At all of the facilities, construction work has already started, and according to information from the field, the contractors have been asked to finish the work within a month’s time. IOM clarified to Solomon that the rationale for the walled perimeter “is also to increase the security of the residents by discouraging unauthorized individuals from entering or occupying spaces reserved for asylum seekers, while still retaining open and free movement for its residents.”
The construction projects at the four mainland facilities are being carried out within the framework of the SMS (Site Management Support) program, which is financed by the European Commission.
According to the EC, the new tender announcement on March 31, 2021 by the Ministry of Migration and Asylum for the construction project “Construction of perimeter fencing and installation of security systems at the mainland facilities” at 24 additional mainland facilities, will no longer be funded by the SMS program, but instead “funds are pending from national and EU sources.”

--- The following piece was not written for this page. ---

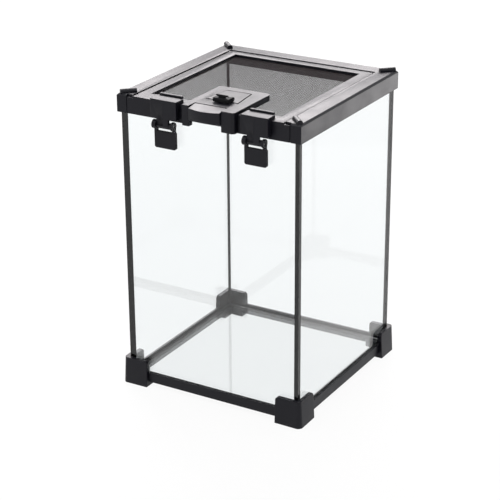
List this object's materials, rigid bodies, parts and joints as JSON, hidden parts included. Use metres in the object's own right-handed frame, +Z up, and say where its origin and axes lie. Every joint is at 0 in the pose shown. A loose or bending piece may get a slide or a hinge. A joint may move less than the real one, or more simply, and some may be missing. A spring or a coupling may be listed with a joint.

The Commissioner’s statement
In late March, the European Commissioner for Home Affairs Ylva Johansson and the Minister of Migration Notis Mitarachi Asylum met on Lesvos and Samos to formalize the construction program of new facilities on the two islands and also on the islands of Chios, Kos and Leros. Total funding for the construction is over €276 million.
During the press conference, Johansson mentioned the creation of open structures on the five islands but Mitarachi only spoke of closed structures.
At the time the issue seemed to be in regards to the facilities on the islands, but the construction which is currently underway will soon result in the first closed refugee reception facilities on the mainland.
Petra Molnar, researcher at the Migration and Technology Monitor, made the following statement to Solomon:
“Greece’s decision to close the camps is in line with a global trend of criminalizing migration and turning to containment and detention in place of humane policies that respect people’s dignity and their internationally protected right to seek asylum.”